Helpfully some reasons are given, and they are all non-cash:
1. Foreign exchange movements in the final week of the financial year, primarily GBP/USD and GBP/EUR, have resulted in a mark-to-market profit impact of approximately £2.5m relating to the translation of inter-company balances;
2. As previously reported, we have upgraded our systems and made process enhancements during the year. These systems upgrades have allowed us to identify additional product costs of approximately £2.5m that arose during the second half of Year 18/19. We are confident the systems upgrade now provides robust controls to prevent a recurrence; and
3. The recent systems and warehousing transitions in Asia and the US, as well as a more prudent view on aged stock, have resulted in an unanticipated write-down in the value of inventory of approximately £5m. Ted Baker remains fully committed to driving improvements in the net working capital to sales ratio and will provide an update at the full-year results presentation.

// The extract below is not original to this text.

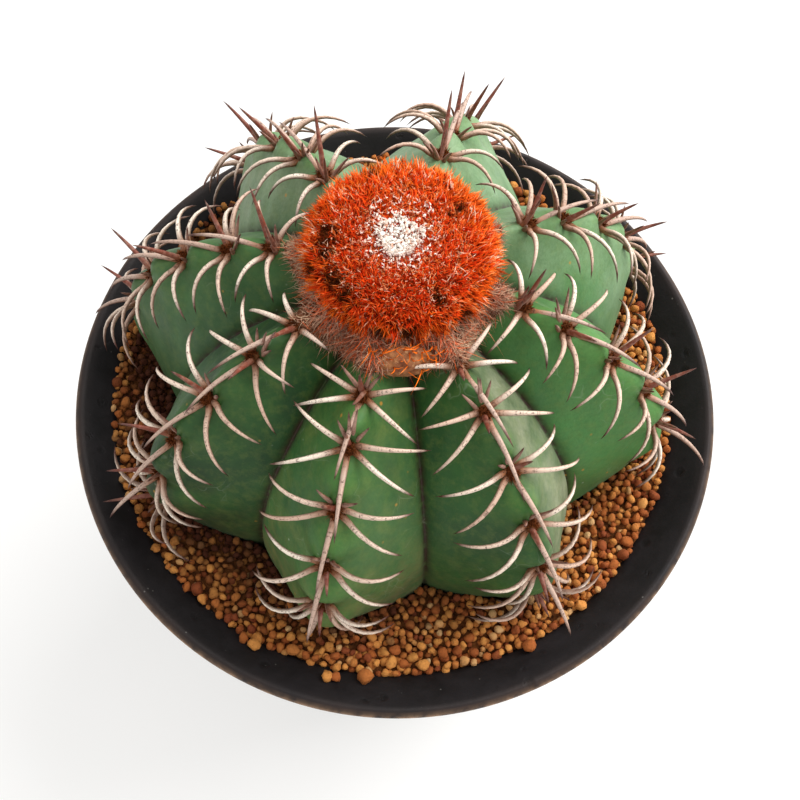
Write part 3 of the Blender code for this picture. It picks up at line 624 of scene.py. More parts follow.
def claw(areole, along, length, turn, placed):
    """An arc from the areole that is lifted, swung or shortened until it passes clear of everything.

    An arc that turns down to the skin is raised in its middle by half a sine, and its root is drawn back.
    """
    root, outward = areole
    root = root + along * ROOT_SPREAD - outward * ROOT_DEPTH
    chosen = None
    for shrink, lift, swing in itertools.product(SHRINKS, LIFTS, SWINGS):
        reach = math.radians(swing)
        ahead = along * math.cos(reach) + np.cross(outward, along) * math.sin(reach)
        arc = (root, ahead, outward, length * shrink, turn[0] + lift, turn[1] + lift)
        fine = claw_line(*arc, PATH_TESTS)
        if not is_clear(fine[1:]):
            continue
        others = np.concatenate(placed) if placed else np.full((1, 3), 9.0)
        gaps = np.linalg.norm(fine[ROOT_TESTS:, None] - others[None], axis=2)
        apart = gaps.min() > SPINE_SPACING
        if apart or chosen is None:
            chosen = (arc, fine)
        if apart:
            break
    if chosen is None:
        return None
    placed.append(chosen[1][ROOT_TESTS:])
    line = claw_line(*chosen[0], SPINE_STEPS)
    if turn[1] < RIDGE_TURN[1]:
        line += outward * ARCH_LIFT * np.sin(np.pi * np.linspace(0.0, 1.0, SPINE_STEPS + 1))[:, None]
    line[0] += outward * ROOT_LIFT - chosen[0][1] * ROOT_BACK * math.cos(math.radians(chosen[0][4]))
    return line, np.cross(chosen[0][1], outward)


def central_heading(outward, arc):
    """Course of a central spine over the skin and its heading off it: outward, leaning to the back."""
    young, old = CENTRAL_LEANS
    lean = young + (old - young) * arc / LAST_AREOLE
    along = np.array((0.0, 1.0, 0.0)) - outward * outward[1]
    length = np.linalg.norm(along)
    return along / length, math.degrees(math.atan2(1.0 + lean * outward[1], lean * length))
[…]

Forex exchange seems a reasonable explanation, although the second two arguably should have been happening anyway.
There was a note on debt:
The net borrowing position for Year 18/19 remains in line with prior expectations.
Broker notes show this as net debt position of £127m.
Prior to the recent allegations, it was very easy to be bullish on Ted Baker. Their last trading update was good, with retail sales up 12% and e-commerce up 18% – this coming on a backdrop for a very poor year for clothing in general: companies such as Bonmarche, Moss Bros, Quiz, and Superdry all struggling on the retail side of things and issuing profit warnings of their own, some more than once.
Some of this might be explainable by the market positioning: Ted Baker sits at the premium end of the market, but not ultra-premium (their clothes can be picked up in department stores and they have a line of cheaper suits sold by Moss Bros). They are less susceptible but not immune from a market downturn.
These are great figures that any retailer would not mind:
Everything moving in the right direction, and this so-called ‘mature’ brand delivering a great increase in profits and turnover, and the holding of the margin indicates that scale can be had without discounting. Demonstrably the brand holds value both at home and overseas.
However, Stockopedia is more bearish on the stock and it has a current Stockrank of just 36 (and classified as a ‘Falling Star’). It has no problem with the Quality (which gets a 75 rating) but more so the value (which is just 36). The valuation is punchy relative to others – industry giant Next trades on a multiple of around 10, but features none of the growth. It is almost as if the perception that the growth here is about to run out, but you wouldn’t think this is the case from the brokers: 2020 estimates show turnover of £791m and PBT of £90m.
Debt at Ted Baker has increased rapidly over the past few years. The main culprit of this was a £58m purchase of its office headquarters – financed by debt. This now sits on the balance sheet as a property asset, but there are now finance costs to be paid. There is also a burgeoning overdraft which sat at over £75m at the year end, which goes towards the net debt figures.
There appears to be a decent level of capex here: £36m was spent opening and refurbishing stores, as well as investing in IT systems. The debt facility has a limit of £135m. The level of dividends is also high: last year cost the company £25m. An additional £31m was spent on working capital as the growth in operations meant that more stock has to be held.
However, the ratio of debt to profits here is low and not a cause for concern, short of a disastrous trading season.
There seems to be a lot to like about Ted Baker: the brand is demonstrably strong despite allegations about the owner, and their track record in delivering has been excellent. Fashion is not an easy game at the top end, and their range of products seem to be managed very well. The company also has gained a world-wide following.
If the numbers could live up to analyst estimates, then this becomes a great value proposition. It is clear that the company are investing heavily for the future, with investments into the back-end and stores.
Some of the reasons given for the profit warning are troublesome: for example the new IT system that discovered £2.5m of costs, would these have gone undiscovered? It seems unlikely. Also unlikely seems that aged inventory should have an unanticipated write-down. It may be the case that the market for the old items is weaker than expected, which does not bode well for future items when they get old.
Analysts seem fairly bullish that these hiccups have no impact on the long-term fundamentals, and it seems difficult to argue with that. The price seems to present a decent upside.
One point is deducted as the company could easily have given an update on current trading today which may have reassured the market: together with the uncertainty on the owner means that there potentially could be a lower entry point in future. 4/5.